The interstellar medium of the solar neighborhood within ∼ 500 pc has been shaped by the massive stars assigned to Gould’s Belt in earlier studies. The nearest region of star formation is in the Scorpius-Centaurus association where multiple supernovae have erupted during the past 15 Myr. Winds and supernova in these regions create bubbles and superbubbles that remix the interstellar medium over spatial scales of 500 pc. These bubbles are detected as filaments and loops of synchrotron emission arising from the compressed interstellar magnetic fields in the bubble walls and/or shells of HI gas swept up by the expanding bubbles. Two examples are the Loop I superbubble, which has expanded to the solar location, and the more distant Orion-Eridanus superbubble.
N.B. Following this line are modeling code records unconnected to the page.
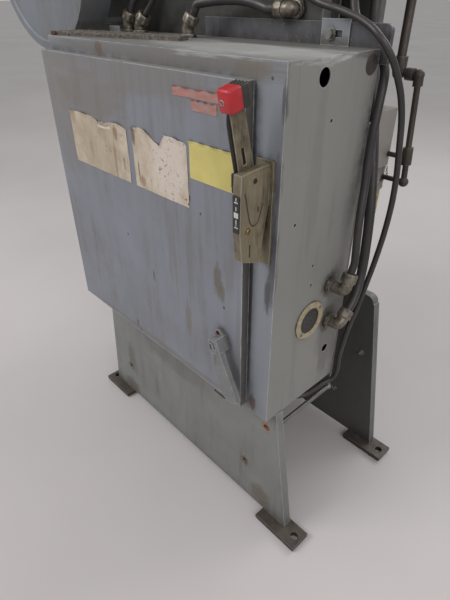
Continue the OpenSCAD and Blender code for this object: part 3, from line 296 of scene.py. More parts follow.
hose("hose_d", smoothed([
    top_gland(0, 0.03), top_gland(0, 0.052), (-0.31, -0.032, 1.3), (-0.27, -0.015, 1.35),
    (-0.222, -0.002, 1.4), (-0.185, 0.004, 1.455), (-0.16, 0.005, 1.52), (-0.15, 0.004, 1.57),
    (-0.15, 0.006, 1.605), (-0.15, 0.019, 1.64), (-0.15, 0.04, 1.668), (-0.15, 0.04, 1.69)]), 0.017)
hose("hose_e", smoothed(smoothed([
    top_gland(2, 0.03), top_gland(2, 0.052), (-0.03, -0.028, 1.268), (0.03, -0.017, 1.267),
    (0.075, -0.012, 1.258), (0.09, -0.011, 1.254), (0.114, -0.011, 1.254)])), 0.02)


# Legs and side plates
# Flame-cut steel plate, 25 mm thick, brushed with grey machine paint that has rubbed off along the edges
# and rusted round the bolt holes. The plates stand on the foot pads and carry everything above.
def dress(material, *nodes, rounded=0.0008):
    """Gives CAD nodes a material, and rounds their sharp edges
    a little as real ones are, so that they catch light."""
    for node in nodes:
        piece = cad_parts[node]
        piece.data.materials.clear()
        piece.data.materials.append(material)
        if rounded:
            piece.modifiers.new("weld", "WELD").merge_threshold = 0.00001
            flat = piece.modifiers.new("flat", "DECIMATE")
            flat.decimate_type, flat.angle_limit = "DISSOLVE", math.radians(0.5)
            edge = piece.modifiers.new("edge", "BEVEL")
            edge.width, edge.segments, edge.limit_method = rounded, 2, "ANGLE"
            edge.angle_limit, edge.harden_normals = math.radians(35), False


leg_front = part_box("near_leg")[0][1]
hole_rust = [((x, leg_front, z), (0.017, 0.03, 0.02), rust, 0.9) for x, z, rust in (
    (0.327, 0.353, "#8f5f33"), (0.256, 0.158, "#54402f"), (-0.3285, 0.145, "#5a4230"))]
leg_stains_and_shadow = hole_rust + [
    ((-0.315, leg_front, 0.19), (0.025, 0.03, 0.075), "#4a463e", 0.5),
    ((0.32, leg_front, 0.06), (0.045, 0.05, 0.05), "#57493b", 0.6),
    ((-0.335, leg_front, 0.045), (0.05, 0.05, 0.04), "#57493b", 0.6),
    # A darker grey band across the top of the leg under the cabinet: painted shadow.
    ((-0.05, leg_front, 0.33), (0.22, 0.03, 0.045), "#5f5e5a", 0.5)]
leg_paint = finish(
    "worn_grey_machine_enamel", "#7a7b79", "#71716e", patch=0.3, grime=("#48443c", 0.5, 0.76, 0.03, 0.25),
    chip=("#4c3527", 0.006, 0.69, 0.72), edge=("#a3a19b", 0.003), dust="#8c857a", corner_shade=("#302c27", 0.06),
    stains_and_shades=leg_stains_and_shadow)
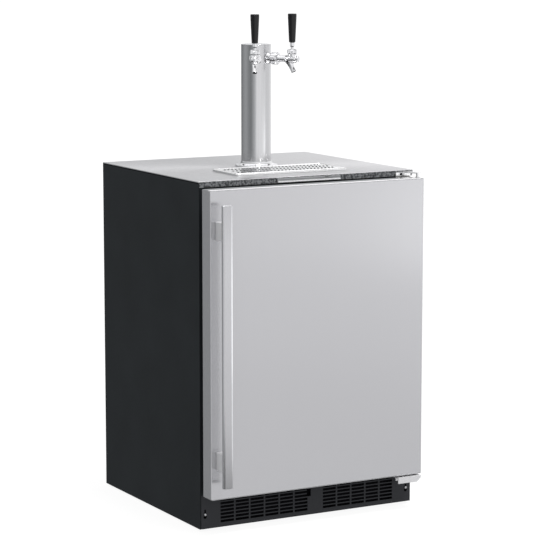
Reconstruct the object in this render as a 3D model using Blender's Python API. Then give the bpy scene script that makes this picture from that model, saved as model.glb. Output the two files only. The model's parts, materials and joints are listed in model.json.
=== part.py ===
"""Undercounter kegerator: a refrigerated keg cabinet with a two-faucet draft tower.

Metres, +Z up. Lengths are written in millimetres and multiplied by MM.
The design frame has X across the cabinet, Y = 0 on the cabinet's front plane (the door is at
negative Y) and Z = 0 on the cabinet's underside. One empty, "kegerator", moves it to the middle
of the resting footprint.
"""

import math

import bmesh
import bpy
from mathutils import Matrix, Vector

MM = 0.001
GAP = 0.3 * MM
CLEAR = 5 * MM

# ---- Cabinet ----
WIDTH = 606 * MM
DEPTH = 552 * MM
HEIGHT = 857 * MM
SHEET = 1.2 * MM
WORKTOP_THICK = 2.4 * MM
HALF = WIDTH / 2
UNDER_TOP = HEIGHT - WORKTOP_THICK - GAP

# ---- Door ----
DOOR_GAP = 12 * MM
DOOR_THICK = 43 * MM
DOOR_HALF = HALF - 1.5 * MM
DOOR_BOTTOM = 85 * MM
DOOR_TOP = HEIGHT - 16.5 * MM
DOOR_BACK = -DOOR_GAP
DOOR_FRONT = -DOOR_GAP - DOOR_THICK
PIVOT_X = HALF - 10 * MM
PIVOT_Y = DOOR_FRONT + 18 * MM

# ---- Door handle ----
HANDLE_STAND = 42 * MM
HANDLE_DEPTH = 10 * MM
HANDLE_LEFT = 15 * MM - HALF
HANDLE_WIDTH = 26 * MM
HANDLE_BOTTOM = DOOR_BOTTOM + 35 * MM
HANDLE_TOP = DOOR_TOP - 32.5 * MM
BRACKET_INSET = 63 * MM
HANDLE_FRONT = DOOR_FRONT - HANDLE_STAND

# ---- Feet: how much of each pad shows below the cabinet ----
FOOT_SHOWN = 6 * MM
FOOT_X = HALF - 41 * MM
FOOT_FRONT_Y = 46 * MM
FOOT_REAR_Y = DEPTH - 44 * MM

# ---- Insulated keg cavity, and the machine space below and behind it ----
CAVITY_HALF = HALF - 45 * MM
CAVITY_FLOOR = 118 * MM
CAVITY_CEILING = HEIGHT - 50 * MM
CAVITY_BACK = DEPTH - 52 * MM
HUMP_FRONT = 322 * MM
HUMP_TOP = CAVITY_FLOOR + 200 * MM
FOAM_BACK = DEPTH - 3.2 * MM
FOAM_FLOOR_UNDERSIDE = CAVITY_FLOOR - 30 * MM
MACHINE_FRONT = HUMP_FRONT + 30 * MM
MACHINE_TOP = HUMP_TOP - 36 * MM
LINER_THICK = 1.5 * MM
FRAME_THICK = 1.7 * MM

# ---- Drip tray, let into the worktop in front of the tower ----
TRAY_Y = 146 * MM
TRAY_HALF_X = 158.5 * MM
TRAY_HALF_Y = 68 * MM
TRAY_RIM = 8 * MM
TRAY_RISE = 6 * MM
TRAY_FLOOR = HEIGHT - 15 * MM
TRAY_WELL_X = TRAY_HALF_X - 13.5 * MM
TRAY_WELL_Y = TRAY_HALF_Y - 13.5 * MM

# ---- Draft tower ----
TOWER_Y = TRAY_Y + 125 * MM
COLUMN_R = 38.1 * MM
COLUMN_WALL = 1.5 * MM
COLUMN_TOP = HEIGHT + 308.9 * MM
FLANGE_R = 54 * MM
SHANK_Z = COLUMN_TOP - 31.9 * MM
FAUCET_ANGLES = {"left": math.radians(-120), "right": math.radians(-60)}
LEVER_R = 107 * MM
LEVER_RISE = 14 * MM
DUCT_R = 28 * MM
LINE_R = 18 * MM

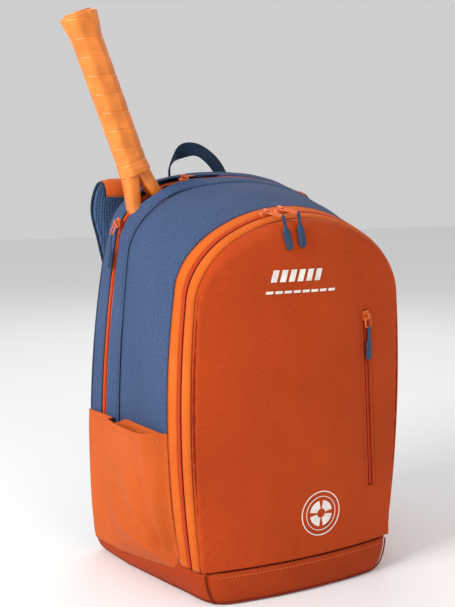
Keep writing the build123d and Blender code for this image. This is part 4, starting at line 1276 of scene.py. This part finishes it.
def grip_wrap():
    """Overgrip wound round the handle: each turn overlaps the last with a small step."""
    rows, around, turn_pitch = 420, 64, 0.022
    section = octagon(0.0345, 0.0305, 0.0090, around)
    facet = np.linalg.norm(section, axis=1)
    heights = np.linspace(-0.004, 0.191, rows)
    angle = np.arctan2(section[:, 1], section[:, 0]) / (2 * math.pi)
    rings, uvs = [], []
    for height in heights:
        phase = ((height / turn_pitch) - angle) % 1.0
        step = 0.00030 * phase - 0.0005 * np.exp(-((phase - 0.02) / 0.03) ** 2)
        flare = 0.0042 * float(smooth(height, 0.155, 0.190)) + 0.0012 * float(smooth(-height, -0.008, -0.002))
        top = math.sqrt(max(1 - max((height - 0.187) / 0.004, 0) ** 2, 0.55))
        ring = section * ((facet + step + flare) / facet)[:, None] * top
        rings.append([on_racket(a, -height, f) for a, f in ring])
        uvs.append([(a * 0.11, height) for a in angle])
    vertices = np.array(rings).reshape(-1, 3)
    index = np.arange(rows * around).reshape(rows, around)
    faces = ring_faces(index)
    faces += [index[0, ::-1].tolist(), index[-1].tolist()]
    uv = np.array(uvs).reshape(-1, 2)
    piece = finish_mesh("overgrip", vertices, faces, OVERGRIP, "racket", uv)
    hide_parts("grip_wrap", "butt_cap", "handle_pallet")


def grip_band():
    """The collar at the foot of the grip: a closed ring with a rounded outside."""
    around = 64
    band = octagon(0.0358, 0.0316, 0.0092, around)
    outside = ((-0.0055, 0.985), (-0.0045, 1.0), (0.003, 1.012), (0.0085, 1.0), (0.0100, 0.975))
    inside = ((0.0100, 0.90), (-0.0055, 0.90))
    loops = []
    for height, grow in outside + inside:
        loops.append([on_racket(a * grow, -height, f * grow) for a, f in band])
    vertices = np.array(loops).reshape(-1, 3)
    index = np.arange(len(vertices)).reshape(-1, around)
    faces = ring_faces(np.concatenate([index, index[:1]]))
    collar = finish_mesh("grip_band", vertices, faces, OVERGRIP, "racket")
    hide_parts("grip_collar")


racket_frame()
grip_wrap()
grip_band()


# ------------------------------------------------------------------ studio
LIGHTS = {
    "key": ((-1.9, -0.35, 1.3), 0.7, 38.0),
    "fill": ((0.2, -2.2, 1.3), 1.2, 9.0),
    "rim": ((0.9, 1.5, 1.6), 1.2, 8.0),
}
LIGHT_TARGET = Vector((0, 0, 0.25))
FLOOR_REACH = 6.0
EYE, YAW, PITCH, LENS = (-0.565, -0.984, 0.470), math.radians(28), math.radians(7.64), 56.34


def add_aimed(name, data, place, way):
    """Put a lamp or camera somewhere and point it along a direction."""
    holder = add_object(name, data)
    holder.location = place
    holder.rotation_euler = way.to_track_quat("-Z", "Y").to_euler()
    return holder


def floor():
    """The pale floor."""
    mesh = bpy.data.meshes.new("floor")
    corners = [(x * FLOOR_REACH, y * FLOOR_REACH, 0) for x, y in ((-1, -1), (1, -1), (1, 1), (-1, 1))]
    mesh.from_pydata(corners, [], [(0, 1, 2, 3)])
    material, shader = new_material("pale_floor")
    set_inputs(shader, {"Base Color": (0.90, 0.90, 0.90, 1), "Roughness": 0.9})
    mesh.materials.append(material)
    add_object("floor", mesh)


def studio():
    """Floor, white surroundings, soft light from the left, and the camera."""
    floor()
    world = bpy.data.worlds.new("studio")
    world.use_nodes = True
    set_inputs(world.node_tree.nodes["Background"], {"Color": (1, 1, 1, 1), "Strength": 0.62})
    bpy.context.scene.world = world
    for name, (place, size, power) in LIGHTS.items():
        lamp = bpy.data.lights.new(name, "AREA")
        lamp.size = size
        lamp.energy = power
        add_aimed(name, lamp, place, LIGHT_TARGET - Vector(place))
    camera = bpy.data.cameras.new("camera")
    camera.lens = LENS
    aim = Vector((math.sin(YAW) * math.cos(PITCH), math.cos(YAW) * math.cos(PITCH), -math.sin(PITCH)))
    bpy.context.scene.camera = add_aimed("camera", camera, EYE, aim)
    bpy.context.scene.view_settings.view_transform = "Standard"


studio()

bpy.context.view_layer.update()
The cluster of local interstellar clouds, as well as the ISM flowing through the heliosphere , display signatures of an origin inside of the rim of the Loop I superbubble, including the interstellar magnetic field direction and cloud velocities through the LSR . Cosmic ray isotopes trace the mixing of local interstellar material with the interstellar medium. The discovery of short-lived radioisotopes in the geologic record indicates that the Earth has received material from supernovae occurring within the past ∼ 2 Myr. Heliosphere models show that the heliosphere is a sensitive barometer for interstellar pressures and would react dramatically to the explosion of a nearby supernova. A diversity of astrophysical and geological data are converging to allow new insights into the origin of interstellar material around the Sun and to expand our perspective to include the relation between the heliosphere and the Milky Way galaxy.